I'm no light expert, I just spent the last hour reading about candle, ft-lum, lux, and certainly learned a bit. Given what my car/truck outputs with the 9007 bulbs, the area it covers on the ground ignoring reflectivity, I haven't seen a LED that can match the ft-lumens needed for driving. Not even sure what the 9007 spec is measuring or how.

I think I've brutally confuzed myself. hmm. I still want to create a LED headlight using (thinking outloud now) something in the 30W array with a culminator and projector lens. It's okay if I sound silly, I never took optical physics. Maybe I should.

Random: the Audi R8 is 100% LED now. not much detail about the headlights currently, expecting better news in the following month.

captainslug 01-06-2009 05:08 AM


Originally Posted by almightybmw (Post 81805)
Random: the Audi R8 is 100% LED now. not much detail about the headlights currently, expecting better news in the following month.

Details on that here: Audi Pioneers All LED headlamp with R8 model - worldcarfans

The low-beam is a set of 3 high-power LEDs angled into a projector lens. The high-beam is a set of 8 high-power LEDs in two reflectors.

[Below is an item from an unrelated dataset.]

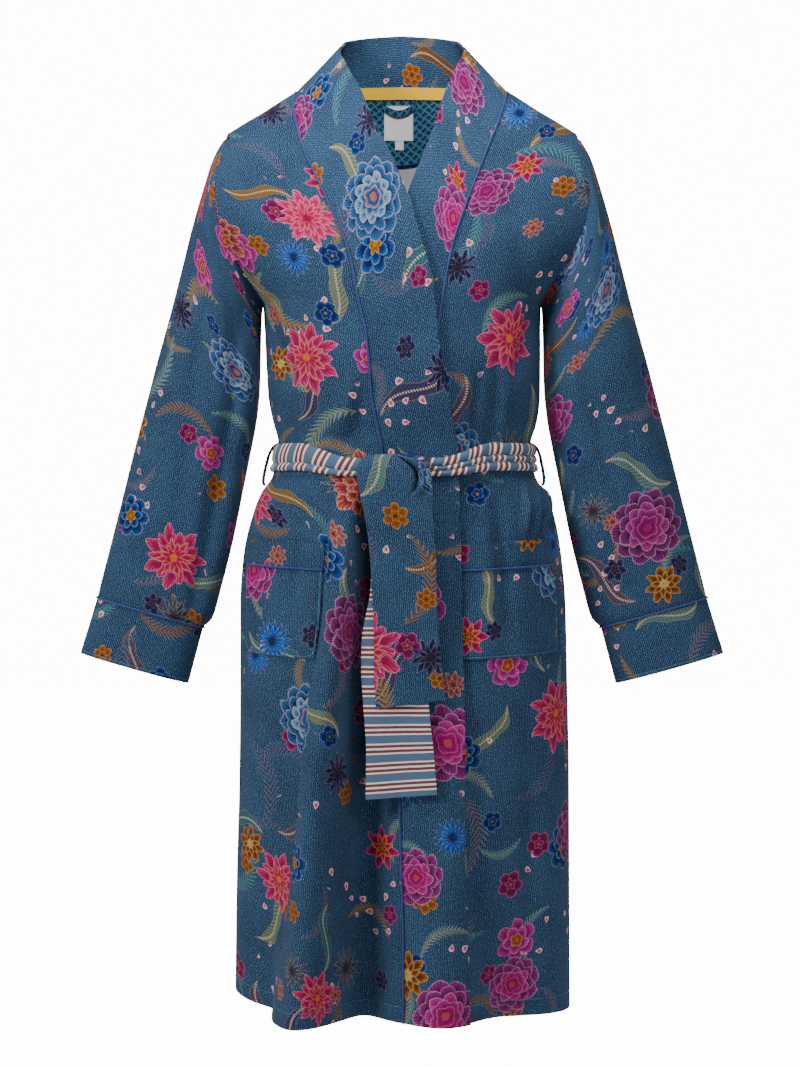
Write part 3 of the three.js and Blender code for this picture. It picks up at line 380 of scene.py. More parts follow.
# How finely each piece is divided: between the form's own rows and columns, or in all
FINER = 4
FACING_STEPS = dict(across=40, down=16)
PATCH_STEPS = 10
HANGER_STEPS = dict(along=24, down=4)
BELT_STEPS = 36
STRAP_STEPS = dict(along=32, around=12)
BAND_FINER = 3
POCKET_BAND_FINER = 6
KNOT_FINER = 8
BACK_TAIL_FINER = 10

CREASE_FADE = 0.7
CREASE_REACH = 3


def clamp(value):
    return min(1, max(0, value))


def mix(start, end, share):
    return start + (end - start) * share


def smoothstep(start, end, value):
    share = clamp((value - start) / (end - start))
    return share * share * (3 - 2 * share)


def bell(off, width):
    return math.exp(-((off / width) ** 2))


def finer(values, parts=FINER):
    """The values with parts - 1 even steps added between neighbours"""
    steps = [mix(a, b, k / parts) for a, b in zip(values, values[1:]) for k in range(parts)]
    return steps + [values[-1]]


def smooth_curve(at, value):
    """A smooth curve through points in rising order, which never overshoots between them"""
    slope = [(b - a) / (q - p) for p, q, a, b in zip(at, at[1:], value, value[1:])]
    inner = [0 if s * t <= 0 else 2 * s * t / (s + t) for s, t in zip(slope, slope[1:])]
    tangent = [slope[0], *inner, slope[-1]]
    last = len(at) - 2

    def curve(where):
        x = min(max(where, at[0]), at[-1])
        i = min(max(bisect.bisect_right(at, x) - 1, 0), last)
        width = at[i + 1] - at[i]
        s = (x - at[i]) / width
        rise = value[i + 1] - value[i]
        enter = tangent[i] * width
        leave = tangent[i + 1] * width
        return value[i] + s * (enter + s * (3 * rise - 2 * enter - leave + s * (enter + leave - 2 * rise)))

    return curve


def profile(rows, key, column):
    stated = sorted((row for row in rows if row[column] is not None), key=lambda row: row[key])
    return smooth_curve([row[key] for row in stated], [row[column] for row in stated])


side_width = {RIGHT: profile(SECTIONS, "z", "right"), LEFT: profile(SECTIONS, "z", "left")}
depths = {face: profile(SECTIONS, "z", face) for face in ("front", "back")}
shoulder_x = profile(SHOULDER, "z", "x")
pocket_slope = profile(POCKET_SLOPE, "z", "rise")
right_hem_rise = profile(RIGHT_HEM_RISE, "z", "rise")
seam_x = {side: profile(rows, "z", "x") for side, rows in BAND_SEAM.items()}
fold_lines = {
    name: (profile(rows, "z", "x"), profile(rows, "z", "push")) for name, rows in FRONT_FOLDS.items()
}


# Body form


def armhole_point(around, face):
    bow = abs(math.sin(around)) ** BOW_SHARPNESS
    return Vector((
        ARMHOLE["x"] + ARMHOLE["tilt"] * math.cos(around) + ARMHOLE["bow"] * bow,
        ARMHOLE[face] * math.sin(around),
        ARMHOLE["z"] + ARMHOLE["height"] * math.cos(around),
    ))


def armhole_at_height(z, face):
    return armhole_point(math.acos(min(1, max(-1, (z - ARMHOLE["z"]) / ARMHOLE["height"]))), face)


def half_width(z, side, face):
    if z <= UNDERARM_Z:
        return side_width[side](z)
    if z >= SHOULDER_TIP_Z:
        return shoulder_x(z)
    edge = armhole_at_height(z, face)
    return edge.x / (1 - (edge.y / depths[face](z)) ** SQUARENESS) ** (1 / SQUARENESS)


def turn_at(x, z, face="front"):
    """The turn about the form at a place x: 0 at the centre front, a right angle at the side"""
    side = RIGHT if x < 0 else LEFT
    across = min(1, abs(x) / half_width(z, side, face))
    along = (1 - across**SQUARENESS) ** (1 / SQUARENESS)
    turn = math.atan2(across, along)
    return side * (turn if face == "front" else math.pi - turn)


def side_turn(z, side, face):
    if z <= UNDERARM_Z or z >= SHOULDER_TIP_Z:
        return side * QUARTER
    return turn_at(side * armhole_at_height(z, face).x, z, face)


def gather_push(x, z):
    end = GATHERS["start"] + GATHERS["pitch"] * GATHERS["count"]
    if not (GATHERS["start"] < x < end and GATHERS["foot"] < z < GATHERS["top"]):
        return 0
    fade = GATHERS["top"] if z > GATHERS["fullest"] else GATHERS["foot"]
    wave = 0.5 - 0.5 * math.cos(math.tau * (x - GATHERS["start"]) / GATHERS["pitch"])
    return GATHERS["push"] * wave * smoothstep(fade, GATHERS["fullest"], z)


def front_push(x, z):
    if z > GUIDE_TOP_Z:
        return 0
    at = [-side_width[RIGHT](z), *(line(z) for line, _ in fold_lines.values()), side_width[LEFT](z)]
    push = [0, *(height(z) for _, height in fold_lines.values()), 0]
    return smooth_curve(at, push)(x) * FOLD_DEPTH + gather_push(x, z) * GATHER_DEPTH


def back_push(x, z):
    at = [-side_width[RIGHT](z), *(fold["x"] for fold in BACK_FOLDS), side_width[LEFT](z)]
    if z > GUIDE_TOP_Z or at[1] < at[0] or at[-2] > at[-1]:
        return 0
    push = [0, *(fold["hem"] * smoothstep(fold["top"], HEM_Z, z) for fold in BACK_FOLDS), 0]
    return smooth_curve(at, push)(x) * FOLD_DEPTH


def crease_push(x, z, face):
    """Soft creases, each a trough or ridge that runs from one end to the other and fades there"""
    push = 0
    for crease in CREASES:
        if crease["face"] != face:
            continue
        run = Vector((crease["x2"] - crease["x1"], crease["z2"] - crease["z1"]))
        away = Vector((x - crease["x1"], z - crease["z1"]))
        share = away.dot(run) / run.length_squared
        if not 0 < share < 1:
            continue
        off = (away.x * run.y - away.y * run.x) / run.length - crease["sag"] * math.sin(math.pi * share)
        if abs(off) < CREASE_REACH * crease["width"]:
            fade = math.sin(math.pi * share) ** CREASE_FADE
            push += crease["push"] * fade * bell(off, crease["width"])
    return push


def no_lift(x, z):
    return 0


def top_lift(x, z):
    return LAP * smoothstep(*LAP_X, x) * smoothstep(*LAP_Z, z)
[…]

order99 01-06-2009 04:06 PM

Several LED projects i've seen end up creating a 'diffuser lens' by the simple expedient of running an ultra-fine sandpaper across the lens and making it slightly opaque. I've also seen similar done with a layer of 'frosted' lens tape.

What I don't know is how well that would work for headlights-would they still illuminate the road properly?

I love those LED lights in the Link-but are they legal in the US yet?

Christ 01-06-2009 04:17 PM

We also know that typical 3-5mm LEDs have the rounded head on them that creates a light focal point. This isn't very conducive to making a single beam of light when using multiple LEDs.

The fix to this is simple - make the top of the LED flat. This will project the light outward and forward, which will allow it to blend more easily with the output from the other LEDs.

Something to consider when making a prototype light, for anyone who will do it.

metroschultz 01-07-2009 12:03 PM

How about focusing the LEDs backward into a parabolic reflector.
Line them on the rim facing the center of the reflector and then use a focusing lens to put the light where you want it.?

Christ 01-07-2009 12:18 PM

I was thinking something like that initially, only using a complete sphere, with reflective coating inside, and only a HID-type lens for the light to come out of at the front, which would fit into a socket, and could easily be aimed/adjusted.

So, it would basically look like an eyeball - only reflective inside, and the HID lens would be the cornea. LOL. Dunno how that would work out though, and I'm not THAT concerned about it to try.